| Exercise brief |
Reproduce exactly the lines from the line with "obj.parent = None" through the line with "# Metres, in", both included, and no other lines.
+ + + +
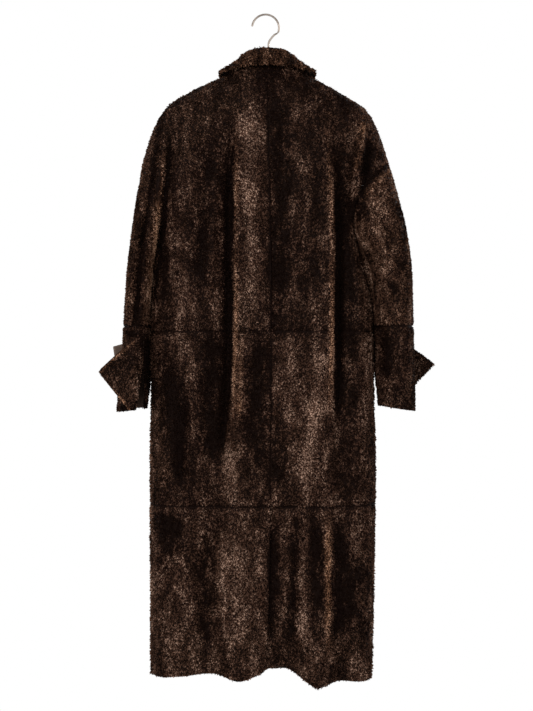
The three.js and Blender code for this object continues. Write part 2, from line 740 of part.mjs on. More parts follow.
function collarPieces() {
  const stand = (side, turn, t) => {
    const low = neckPoint(side, turn);
    const forward = ease((turn - 70) / 30);
    low.z += mix(standLift, frontLift, forward);
    low.x = mix(low.x, collarMiddle, 0.03 * forward);
    low.y *= mix(1, 0.94, forward);
    const high = collarRing(side, turn, collarFoldHalf, 'foldZ');
    high.z -= collarWall + foldPlay;
    return low.lerp(high, t);
  };
  const levels = collarRoll.length + fallSteps - 1;
  const fall = (side, turn, t) => {
    const fold = collarRing(side, turn, collarFoldHalf, 'foldZ');
    const away = new THREE.Vector3(fold.x - collarMiddle, fold.y, 0).normalize();
    const step = Math.round(t * levels);
    const { out, down } = collarRoll[Math.min(step, collarRoll.length - 1)];
    const rolled = fold.clone().addScaledVector(away, out).setZ(fold.z - down);
    if (step < collarRoll.length) return rolled;
    const edge = collarRing(side, turn, collarEdgeHalf, 'edgeZ');
    const point = rolled.lerp(edge, (step - collarRoll.length + 1) / fallSteps);
    if (turn <= 90) return point;
    const overFront = standOff('front', point.x, point.z) + collarWall + frontPlay;
    point.y = mix(point.y, Math.max(point.y, overFront), ease((turn - 88) / 16));
    return point;
  };
  const levelFoot = (out, i) => (i === 0 ? out.setZ(0) : out);
  return [
    collarStrip('collar_stand', collarWall, standEnd, 3, stand, levelFoot),
    collarStrip('collar_fall', collarWall, fallEnd, levels, fall, (out) => out),
  ];
}

// Top of the hanger's bar: it carries the shoulders from inside.
function barTop(x) {
  const side = x < barMiddle.x ? 'left' : 'right';
  const reach = Math.abs(x - neckMiddle);
  const shoulderZ = (place) => topZ('back', place, side);
  if (reach <= neckHalf) {
    const edge = 2 + sideSign(side) * (neckHalf + 1);
    return mix(barMiddle.z, shoulderZ(edge) - clothWall - barPlay - 2, ease((reach - 8) / (neckHalf - 8)));
  }
  const slope = (shoulderZ(x + 2) - shoulderZ(x - 2)) / 4;
  return shoulderZ(x) - (clothWall + barPlay) * Math.hypot(1, slope);
}

function hangerBar() {
  const steps = 40;
  const places = [];
  for (let i = 0; i <= steps; i += 1) places.push(mix(barEnds.left, barEnds.right, i / steps));
  const deep = (x) => mix(barMiddle.deep, barEndDeep, ease(Math.abs(x - barMiddle.x) / 200));
  const shape = new THREE.Shape();
  places.forEach((x, i) => (i ? shape.lineTo(x, barTop(x)) : shape.moveTo(x, barTop(x))));
  [...places].reverse().forEach((x) => shape.lineTo(x, barTop(x) - deep(x)));
  const geometry = new THREE.ExtrudeGeometry(shape, { depth: barThick, bevelEnabled: false });
  geometry.rotateX(Math.PI / 2).translate(0, barThick / 2, 0);
  const material = new THREE.MeshStandardMaterial({ color: colours.wood, roughness: 0.5, metalness: 0 });
  const mesh = new THREE.Mesh(geometry, material);
  mesh.name = 'hanger_bar';
  return mesh;
}

function hangerHook() {
  const centreZ = wireRound - hookRound;
  const points = [];
  for (let turn = 172; turn >= -24; turn -= 14) {
    const angle = radians(turn);
    points.push(new THREE.Vector3(hookRound * Math.cos(angle), 0, centreZ + hookRound * Math.sin(angle)));
  }
  shankPoints.forEach(({ x, z }) => points.push(new THREE.Vector3(x, 0, z)));
  points.push(new THREE.Vector3(barMiddle.x, 0, barMiddle.z + seamGap));
  const section = new THREE.Shape().absarc(0, 0, wireRound, 0, 2 * Math.PI);
  const path = new THREE.CatmullRomCurve3(points, false, 'centripetal');
  const sweep = { steps: hookSteps, extrudePath: path, curveSegments: 4 };
  const geometry = new THREE.ExtrudeGeometry(section, sweep);
  const material = new THREE.MeshStandardMaterial({ color: colours.steel, roughness: 0.25, metalness: 1 });
  const mesh = new THREE.Mesh(geometry, material);
  mesh.name = 'hanger_hook';
  return mesh;
}

const coat = new THREE.Group();
coat.add(...backPanels(), ...frontPanels());
for (const side of ['left', 'right']) coat.add(sleeveMesh(side), cuffMesh(side));
coat.add(...cuffFlaps.map(flapMesh), ...collarPieces(), hangerBar(), hangerHook());

export default coat;
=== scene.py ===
import math

import bmesh
import bpy
import numpy as np
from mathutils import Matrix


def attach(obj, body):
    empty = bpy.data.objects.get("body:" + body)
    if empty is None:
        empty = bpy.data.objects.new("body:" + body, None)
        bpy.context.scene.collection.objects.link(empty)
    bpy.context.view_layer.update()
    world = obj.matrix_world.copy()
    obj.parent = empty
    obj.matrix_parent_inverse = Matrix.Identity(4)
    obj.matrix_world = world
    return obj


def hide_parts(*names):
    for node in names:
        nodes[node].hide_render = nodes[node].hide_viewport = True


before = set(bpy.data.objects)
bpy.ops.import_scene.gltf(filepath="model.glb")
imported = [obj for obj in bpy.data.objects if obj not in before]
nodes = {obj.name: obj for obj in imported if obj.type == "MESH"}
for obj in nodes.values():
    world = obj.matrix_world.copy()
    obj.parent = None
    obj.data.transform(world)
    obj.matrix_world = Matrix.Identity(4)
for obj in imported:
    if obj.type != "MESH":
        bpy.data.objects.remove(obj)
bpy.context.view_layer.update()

# Metres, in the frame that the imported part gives. The coat's back faces -Y.

# A tuft leans by a sum of directions: off the cloth, downward, round a swirl and at random.
pile = {
    "tuftsPerSquareMetre": 225000,
    "hiddenShare": 0.36,
    "quickShare": 0.15,
    "length": 0.0038,
    "width": 0.0023,
    "sizes": (0.76, 1.16),
    "inset": 0.0016,
    "lift": 0.42,
    "downward": 0.55,
    "swirl": 1.9,
    "swirlSize": 0.011,
    "scatter": 0.24,
    "seed": 7,
    "leanSeed": 3,
    "spinSeed": 5,
    "sizeSeed": 9,
}

# The shape of one lock of pile, as shares of its length and of half its width.
lock = {"kneeHeight": 0.55, "kneeWidth": 0.9, "kneeBend": 0.10, "tipHeight": 0.92, "tipBend": 0.42}

# The warm colours go where the warmer brown shows: the warm painted rim highlights on ridges, flap
# edges and the outline, and the warmer wool of the collar and sleeves.
pileLook = {
    "dark": (0.0042, 0.0016, 0.0009),
    "middle": (0.066, 0.0320, 0.0200),
    "light": (0.370, 0.236, 0.172),
    "warmMiddle": (0.080, 0.0350, 0.0175),
    "warmLight": (0.330, 0.180, 0.108),
    "darkSpan": (0.0, 0.45),
    "lightSpan": (0.38, 1.0),
    "roughness": 0.62,
    "specular": 0.03,
    "sheen": 0.08,
    "sheenRoughness": 0.25,
    "sheenTint": (0.62, 0.30, 0.14),
}

# Shares that make up how light a tuft is from root to tip, and the ground under the tufts.
tuftShade = {"fine": 0.24, "shift": -0.06, "root": 0.38, "tip": 0.62}
groundShade = {"nap": 0.3, "fine": 0.10, "shift": -0.14, "relief": (0.8, 0.0012)}

suedeLook = {
    "suede": {"dark": (0.055, 0.035, 0.026), "light": (0.170, 0.118, 0.092), "sheen": 0.06},
    "lining": {"dark": (0.014, 0.0075, 0.005), "light": (0.048, 0.028, 0.019), "sheen": 0.0},
    "grainSize": 0.0016,
    "grainShare": 0.45,
    "wearSize": 0.03,
    "wearShare": 0.5,
    "relief": (0.5, 0.0006),
    "roughness": 0.9,
    "specular": 0.1,
}

steelLook = {
    "dark": (0.21, 0.175, 0.15),
    "light": (0.33, 0.285, 0.25),
    "edge": (0.45, 0.42, 0.40),
    "wearSize": 0.008,
    "roughness": (0.26, 0.14),
}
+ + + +
| Completed task |
    obj.parent = None
    obj.data.transform(world)
    obj.matrix_world = Matrix.Identity(4)
for obj in imported:
    if obj.type != "MESH":
        bpy.data.objects.remove(obj)
bpy.context.view_layer.update()

# Metres, in the frame that the imported part gives. The coat's back faces -Y.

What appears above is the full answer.